One could reasonably ask where all this might end. The mid projection of the Government Actuary’s Department and the Office for National Statistics is that by 2054, 40 years from now, the population of England will have increased by 13.1 million people. On the housing metric of 2.4 people per dwelling, that will require us to provide 5.4 million houses. Doing that will present and create political challenges of a very high order.

When we debate the housing crisis and how this Bill may help resolve it, it is fair enough, but we need to remind ourselves that we are addressing the outcome, not the underlying cause, of the challenge in the first place. This is not the time or the place to go further into this complex and difficult area of demographic change, except to say that every area of government will be challenged. Today’s headlines about gaps in the funding of the health service are just another feature. So often, the terminology used in the debate serves to confuse rather than to clarify.

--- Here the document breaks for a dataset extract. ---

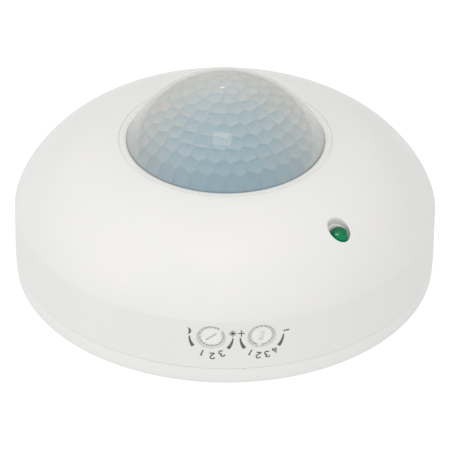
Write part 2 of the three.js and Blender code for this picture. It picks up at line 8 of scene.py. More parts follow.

I anticipate that before the end of the debate some noble Lord will raise the example of Thomas Malthus, pointing out that his predictions have proved wrong and so, by analogy, will the predictions that I have given the House today. My answer to that would be to say that indeed Malthus made predictions and indeed they were based on a hypothetical set of circumstances. My remarks are not based on a hypothesis. They are based on reality: 1,250 people are arriving in this country or being born in this country every day. That is a fact. Of all the challenges that the Government face, those of demography have the longest lead times. A nudge on the demographic tiller has no impact today. Its impact is felt in 10, 25 or 50 years. This Bill deals with today’s challenges, but I hope that someone, somewhere, is thinking about the longer-term challenges for our infrastructure and not, like Mr Micawber, hoping that something will turn up. These demographic changes now taking place contain serious implications for all parts of our country and society and the social cohesion and welfare of our nation.